Il est évident que la simple prétention à la représentation d’une association ne saurait emporter l’adhésion d’une banque à la qualité de dirigeant. Il faut plus qu’une affirmation isolée en ce sens, serait-elle doublée d’une délégation de pouvoir effective, mais sans support permettant d’en rendre compte.

Les banques sont tenues par des obligations très strictes, en lien avec la lutte contre le blanchiment et le financement du terrorisme, ce qui se traduit par un impératif de vigilance et, si nécessaire, par une déclaration de soupçon à la « TRACFIN ». Elles ne sauraient donc entrer dans une relation professionnelle sans un écrit permettant d’avoir une idée précise des pouvoirs et des compétences de leur interlocuteur, qu’il s’agisse des statuts ou d’une convention de délégation.
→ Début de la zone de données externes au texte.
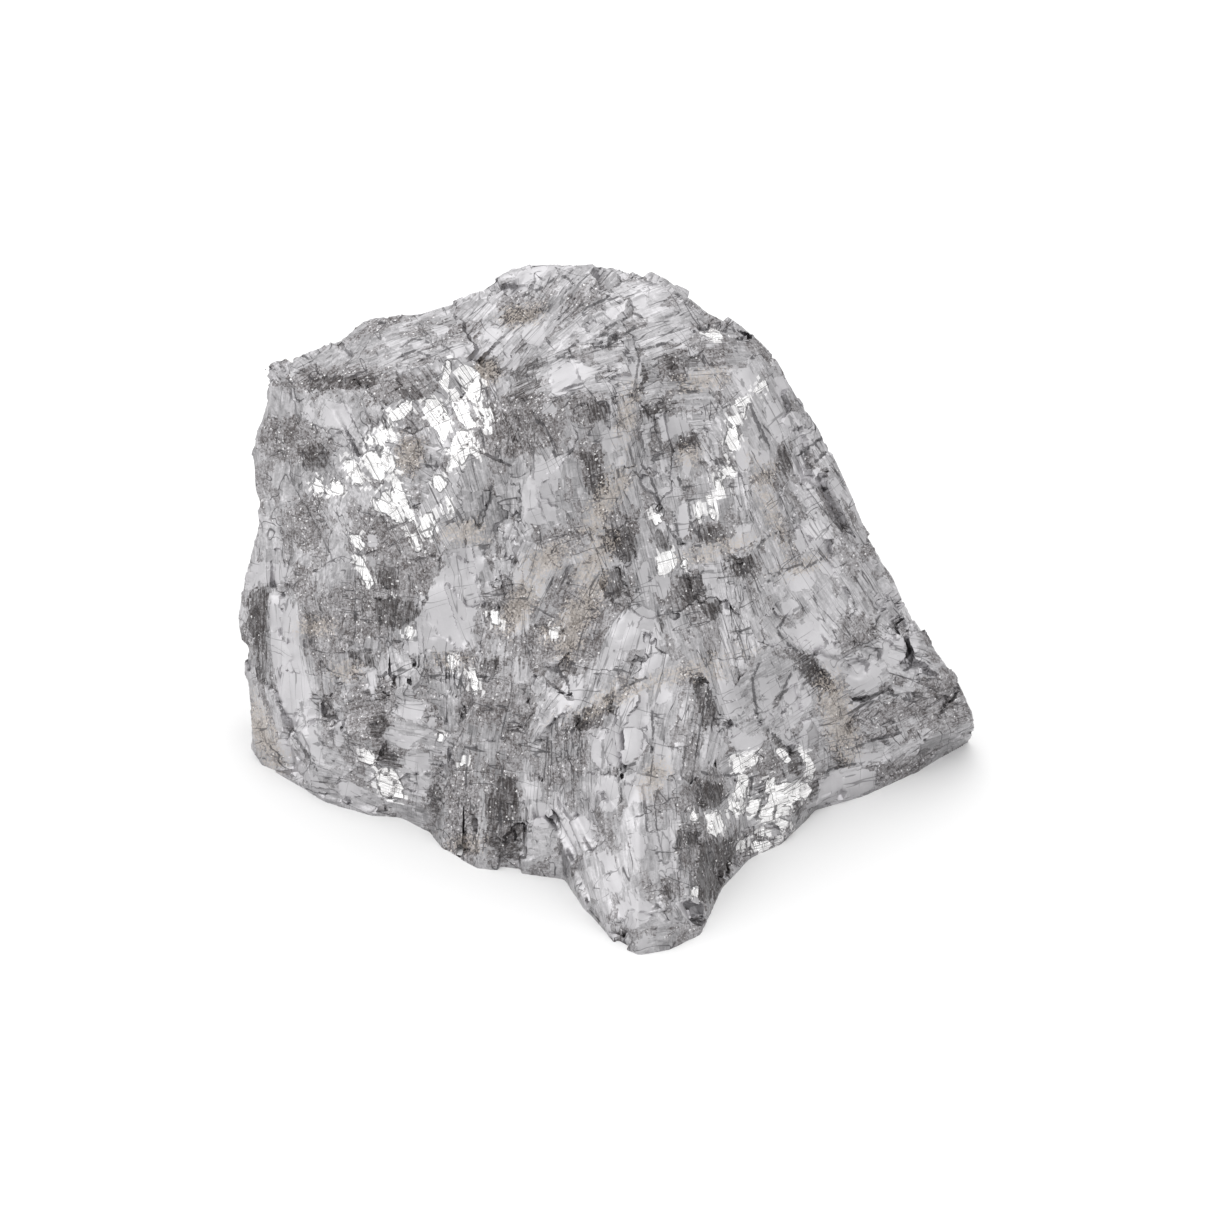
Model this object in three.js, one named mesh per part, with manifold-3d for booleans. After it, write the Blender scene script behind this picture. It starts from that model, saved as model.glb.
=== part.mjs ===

Il est une nuance importante avec ce que la Cour de cassation pose de principe quant à elle.

Il ressort en effet de sa jurisprudence que la délégation de pouvoir n’a pas à être expresse ou écrite pour emporter transfert de la responsabilité : les circonstances et le mode d'organisation de l'entreprise sont des critères suffisants, soumis à l'appréciation des juridictions du fond, avec pour conséquence de rejeter la délégation dès lors que les supposés bénéficiaires n'ont ni la compétence, ni l'autorité, ni les moyens nécessaires à l'exécution de leurs fonctions.

Mais une telle solution n’est pas transposable aux tiers, parce que l’enjeu est radicalement différent : il n’est pas question de se prononcer sur la responsabilité, mais de se prévaloir d’une opposabilité, par la preuve parfaite des pouvoirs ou des compétences prétendus, ce qu’une banque ne saurait rechercher par elle-même, étant en droit de l’obtenir directement et formellement de celles et ceux qui sollicitent ses services.